Renato foi um dos poucos a compreender as dificuldades de um jogador que vinha de longa parada. Tanto que chegou a repreender torcedores que seguiram vaiando Jael nos jogos seguintes.
O apoio fez bem e, a seu jeito, Jael começou a corresponder. Dia 15 de outubro, meio sem querer, após cair em campo, ele criou a jogada que resultou no gol da vitória contra o Coritiba, no Couto Pereira, marcado por Ramiro. Ganhou força, então, a mística de que o ataque passava a funcionar melhor no segundo tempo das partidas, quando o treinador recorria ao centroavante. Em 22 de novembro, na apertada vitória por 1 a 0 contra o argentino Lanús, no jogo de ida das finais da Libertadores, Jael fez o passe para o gol de Cícero e a rejeição da torcida virou amor. Enquetes feitas entre gremistas o apontaram como favorito para começar a decisão do Mundial contra o Real Madrid, mas Renato preferiu Lucas Barrios.
Gilson conheceu Jael em 2008, quando era treinador do Criciúma e o atual centroavante do Grêmio dava os primeiros passos na carreira. Então com 20 anos, Jael tinha muito mais mobilidade e era usado por Gilson como segundo atacante, mais pelo lado do campo. Mesmo que o Criciúma tenha perdido o título estadual daquele ano, foi um dos destaques da competição e acabou sendo levado pelo Atlético-MG.
— Ele é um jogador que se entrega. E agora começou a fazer gols. O momento é bom, tem a confiança de Renato e já evoluiu em relação ao ano passado — observa Gilson.
Jael não é o primeiro centroavante estilo trombador a vestir a camisa do Grêmio. Outro exemplo é Zé Afonso, ainda hoje lembrado pela participação no gol de Ailton na decisão do Brasileirão de 1996, contra a Portuguesa. Também aproxima a biografia dos dois jogadores o difícil relacionamento com os torcedores, por conta das características.
— Aconteceu a mesma coisa comigo. Eu precisava matar um leão por dia. Mas Jael é lutador. Aqui de longe, torço por ele — diz Zé Afonso, que voltou para o Espírito Santo.
Zé Afonso cita um fato concreto para passar a apostar na afirmação de Jael.

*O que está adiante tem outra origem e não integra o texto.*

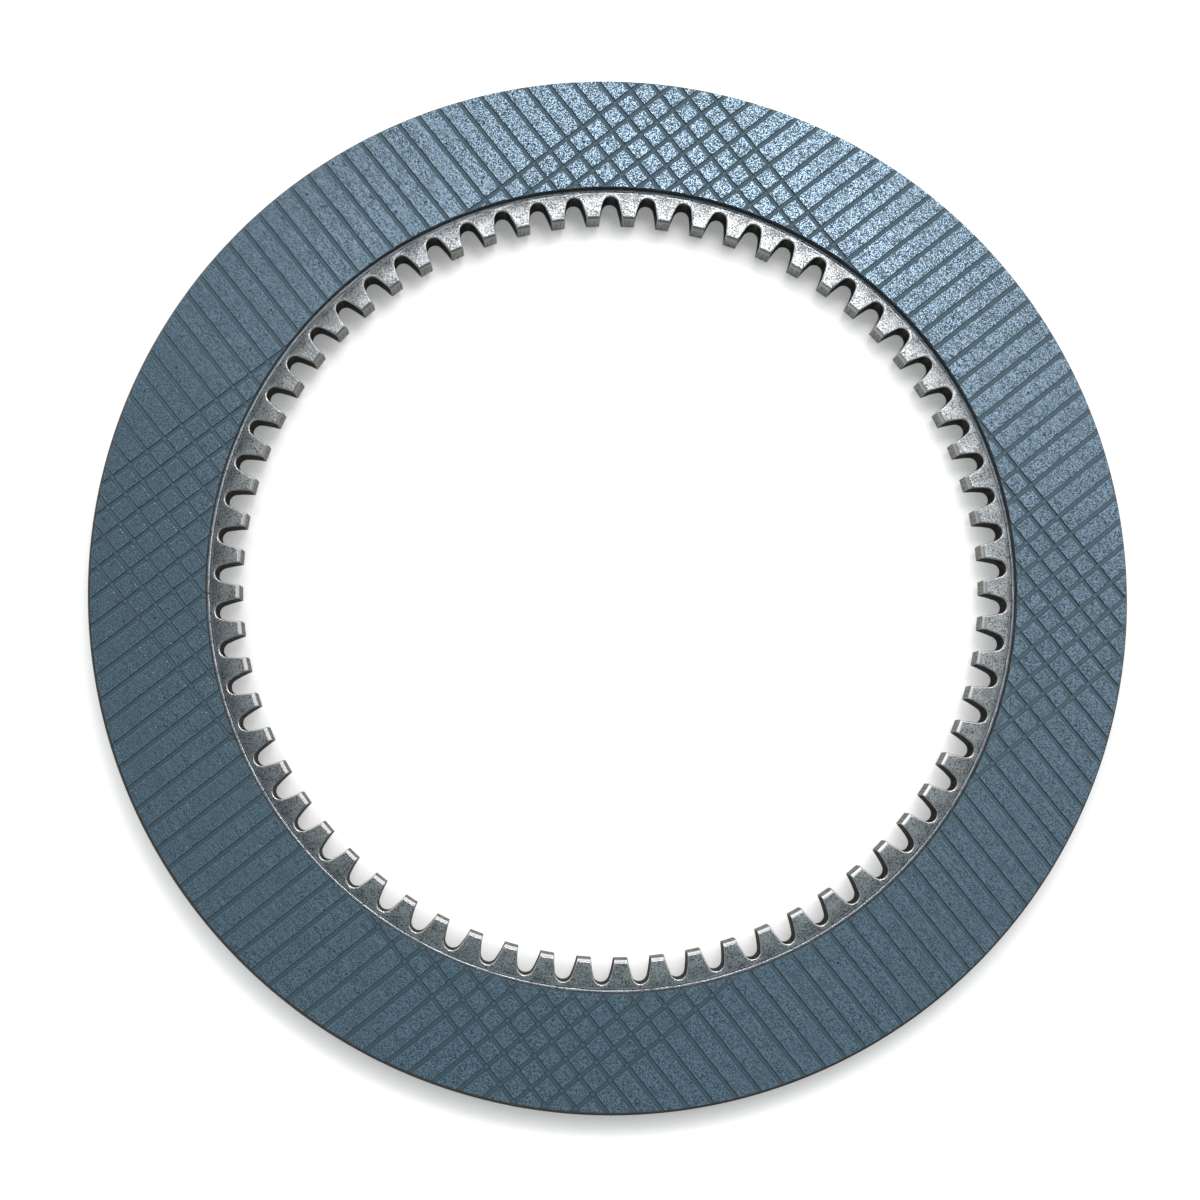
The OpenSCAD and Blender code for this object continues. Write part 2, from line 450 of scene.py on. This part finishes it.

— Tenho certeza de que a maré de azar acabou naquele gol contra o Juventude
(o centroavante aproveitou uma falha do goleiro Matheus e fez 1 a 0). Centroavante vive de altos e baixos, tem fases em que a bola não entra. Agora, Jael vai deslanchar de vez.
Quem já foi centroavante de clube grande sabe que a cobrança, por vezes, é exagerada, a ponto de abreviar uma carreira. Christian é um exemplo. No Inter, ele viveu um longo período de contestação, até firmar-se em definitivo no Inter, em 1997. No Grêmio, a chegada deu-se em 2003, período que coincide com crises técnicas que levariam o clube ao rebaixamento na temporada seguinte. Com algumas variações de roteiro, deu-se com Jael história semelhante.
— O pior já passou. Jael já fez o mais difícil, que era marcar o primeiro gol. Não se surpreendam se for um dos principais atacantes do Grêmio no ano — diz Christian.
O ex-camisa 9 dá um suspiro antes de dizer que centroavante é uma profissão à parte, como um goleiro. Só cresce se receber a confiança do treinador.
— Não é fácil ser centroavante. Mas ele tem a confiança de Renato. É um batalhador. Tem suas limitações, como eu tinha as minhas. Vou torcer por ele — promete.